---------- Collected material ----------
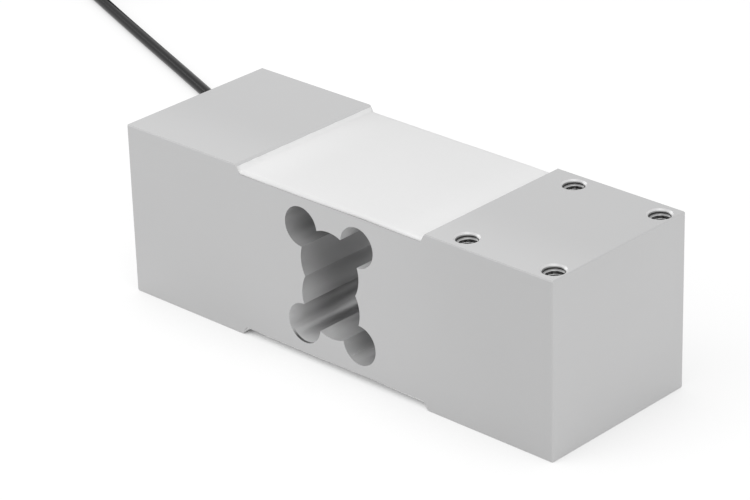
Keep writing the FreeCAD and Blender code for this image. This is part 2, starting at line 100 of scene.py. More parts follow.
# Each lamp's position in words and in metres, its side, its power, and if surfaces mirror it
LAMPS = {
    "key": ("above the front", (-0.35, -0.75, 0.8), 0.9, 7.0, False),
    "side": ("beside the loaded end", (1.2, -0.45, 0.55), 0.7, 3.5, False),
    "top": ("above the part", (0.25, -0.25, 1.0), 0.5, 0.5, True),
    "back": ("behind the part", (-0.86, 0.88, 0.54), 0.6, 0.25, True),
    "end": ("past the fixed end", (-1.2, -0.1, 0.57), 0.45, 1.1, True),
}


# Sizes and colours

def length(name, description, default):
    """Property for a length in metres."""
    return FloatProperty(name=name, description=description, default=default,
                         unit="LENGTH", subtype="DISTANCE", precision=5)


def share(name, description, default):
    """Property for a plain number between nothing and all."""
    return FloatProperty(name=name, description=description, default=default,
                         min=0.0, max=1.0, subtype="FACTOR")


def amount(name, description, default):
    """Property for a plain number without a unit."""
    return FloatProperty(name=name, description=description, default=default)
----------
◆ Written problem ◆
Quote every line of the data, word for word.

◆ Answer to the exercise ◆
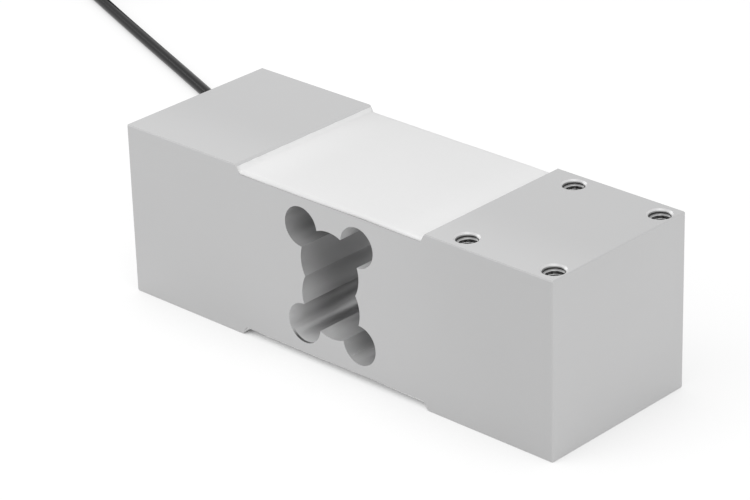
Keep writing the FreeCAD and Blender code for this image. This is part 2, starting at line 100 of scene.py. More parts follow.
# Each lamp's position in words and in metres, its side, its power, and if surfaces mirror it
LAMPS = {
    "key": ("above the front", (-0.35, -0.75, 0.8), 0.9, 7.0, False),
    "side": ("beside the loaded end", (1.2, -0.45, 0.55), 0.7, 3.5, False),
    "top": ("above the part", (0.25, -0.25, 1.0), 0.5, 0.5, True),
    "back": ("behind the part", (-0.86, 0.88, 0.54), 0.6, 0.25, True),
    "end": ("past the fixed end", (-1.2, -0.1, 0.57), 0.45, 1.1, True),
}


# Sizes and colours

def length(name, description, default):
    """Property for a length in metres."""
    return FloatProperty(name=name, description=description, default=default,
                         unit="LENGTH", subtype="DISTANCE", precision=5)


def share(name, description, default):
    """Property for a plain number between nothing and all."""
    return FloatProperty(name=name, description=description, default=default,
                         min=0.0, max=1.0, subtype="FACTOR")


def amount(name, description, default):
    """Property for a plain number without a unit."""
    return FloatProperty(name=name, description=description, default=default)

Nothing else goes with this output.